— START SUPPLIED INFORMATION —

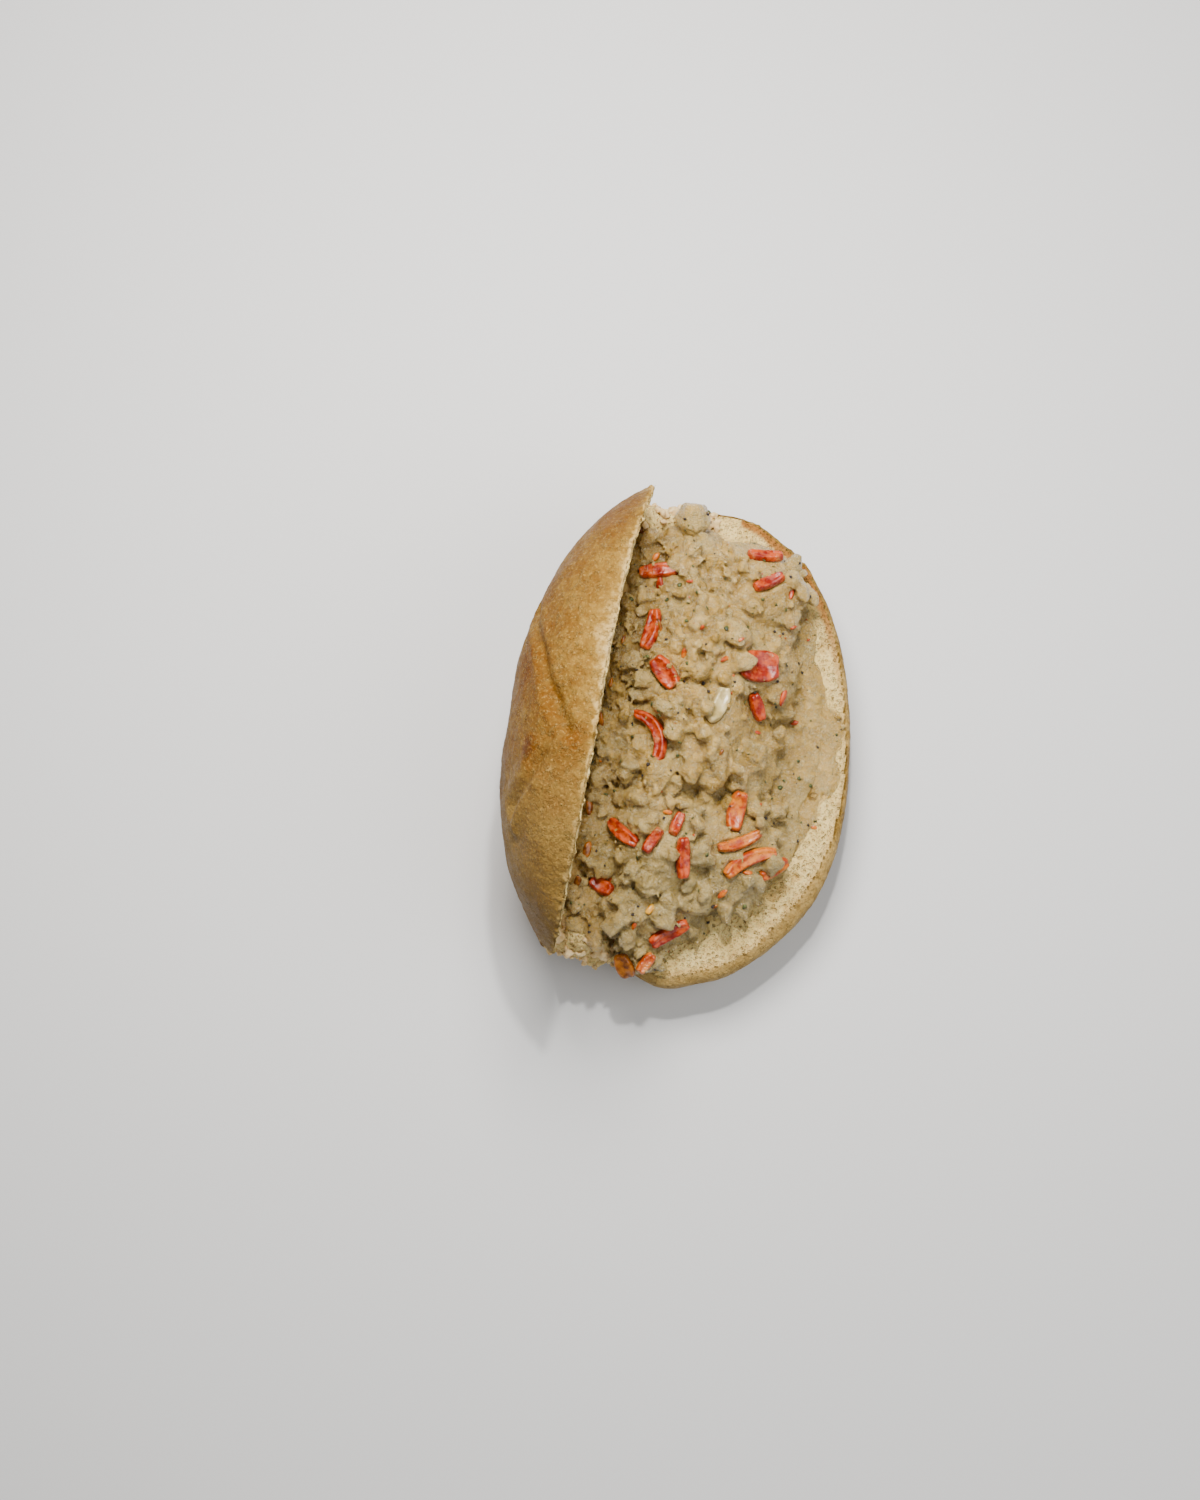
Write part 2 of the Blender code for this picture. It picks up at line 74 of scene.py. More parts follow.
# The filling.
FILLING_VOXEL = 0.48
CHUNKS = 340
CHUNK_SIZES = (4.0, 13.0)
NUBS = 900
NUB_SIZES = (1.2, 2.9)
LAPS = 3  # drops of sauce that lap over each strip
LAP_SIZES = (1.2, 3.2)
SPREAD_LUMPS = 150  # small lumps in the sauce that covers the base's cut face
LUMP_SIZES = (1.6, 6.6)


# ---- Mesh tools ----------------------------------------------------------------------------------


def points_of(mesh):
    """The vertices of a mesh in millimetres, and their normals."""
    places = np.empty(len(mesh.vertices) * 3, np.float32)
    mesh.vertices.foreach_get("co", places)
    normals = np.empty_like(places)
    mesh.vertices.foreach_get("normal", normals)
    return places.reshape(-1, 3).astype(float) / MM, normals.reshape(-1, 3).astype(float)


def move_points(mesh, places):
    mesh.vertices.foreach_set("co", (places * MM).astype(np.float32).ravel())
    mesh.update()


def edges_of(mesh):
    edges = np.empty(len(mesh.edges) * 2, np.int32)
    mesh.edges.foreach_get("vertices", edges)
    return edges.reshape(-1, 2)


def neighbour_mean(values, edges):
    """The mean of each vertex's neighbours, for one value or for several a vertex."""
    a, b = edges.T
    table = values.reshape(len(values), -1)
    count = np.maximum(np.bincount(edges.ravel(), minlength=len(table)), 1)
    columns = []
    for column in table.T:
        total = np.bincount(a, column[b], len(table)) + np.bincount(b, column[a], len(table))
        columns.append(total / count)
    return np.stack(columns, 1).reshape(values.shape)


def smoothed(values, edges, rounds, weight=1.0):
    """Values drawn towards their neighbours so many times, by a weight that each vertex may have."""
    weight = np.asarray(weight, float)
    if values.ndim > 1 and weight.ndim:
        weight = weight[:, None]
    for _ in range(rounds):
        values = values + (neighbour_mean(values, edges) - values) * weight
    return values


def field(places, size, seed=0.0, octaves=1):
    """Smooth noise from about -1 to 1 with features of that size, at each place."""
    scaled = places / np.asarray(size, float) + np.array((seed, 1.7 * seed, -seed))
    if octaves == 1:
        return np.array([noise.noise(p) for p in scaled.tolist()])
    return np.array([noise.fractal(p, 0.9, 2.0, octaves) for p in scaled.tolist()])


def step(values, low, high):
    """0 below low, 1 above high and smooth between them."""
    share = np.clip((values - low) / (high - low), 0.0, 1.0)
    return share * share * (3.0 - 2.0 * share)


def set_value(mesh, name, values):
    layer = mesh.attributes.get(name) or mesh.attributes.new(name, "FLOAT", "POINT")
    layer.data.foreach_set("value", np.asarray(values, np.float32))


def new_object(name, mesh, material, replaced=()):
    """A smooth piece of the sandwich."""
    made = bpy.data.objects.new(name, mesh)
    bpy.context.scene.collection.objects.link(made)
    mesh.materials.clear()
    mesh.materials.append(material)
    mesh.polygons.foreach_set("use_smooth", np.ones(len(mesh.polygons), bool))
    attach(made, "root")
    if replaced:
        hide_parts(*replaced)
    return made


def evaluated_mesh(mesh, add_modifiers):
    """A mesh with modifiers applied."""
    temporary = bpy.data.objects.new("temporary", mesh)
    bpy.context.scene.collection.objects.link(temporary)
    add_modifiers(temporary)
    graph = bpy.context.evaluated_depsgraph_get()
    result = bpy.data.meshes.new_from_object(temporary.evaluated_get(graph))
    bpy.data.objects.remove(temporary)
    return result


def joined(meshes):
    bm = bmesh.new()
    for mesh in meshes:
        bm.from_mesh(mesh)
    result = bpy.data.meshes.new("joined")
    bm.to_mesh(result)
    bm.free()
    return result


def remeshed(meshes, voxel):
    """One closed skin round all the meshes, made of voxels of that size."""

    def add_remesh(thing):
        modifier = thing.modifiers.new("skin", "REMESH")
        modifier.mode = "VOXEL"
        modifier.voxel_size = voxel * MM

    return evaluated_mesh(joined(meshes), add_remesh)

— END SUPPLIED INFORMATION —

WORK TO COMPLETE
List the lines that contain the word "made".

SOLUTION TO THIS EXERCISE
    made = bpy.data.objects.new(name, mesh)
    bpy.context.scene.collection.objects.link(made)
    attach(made, "root")
    return made
    """One closed skin round all the meshes, made of voxels of that size."""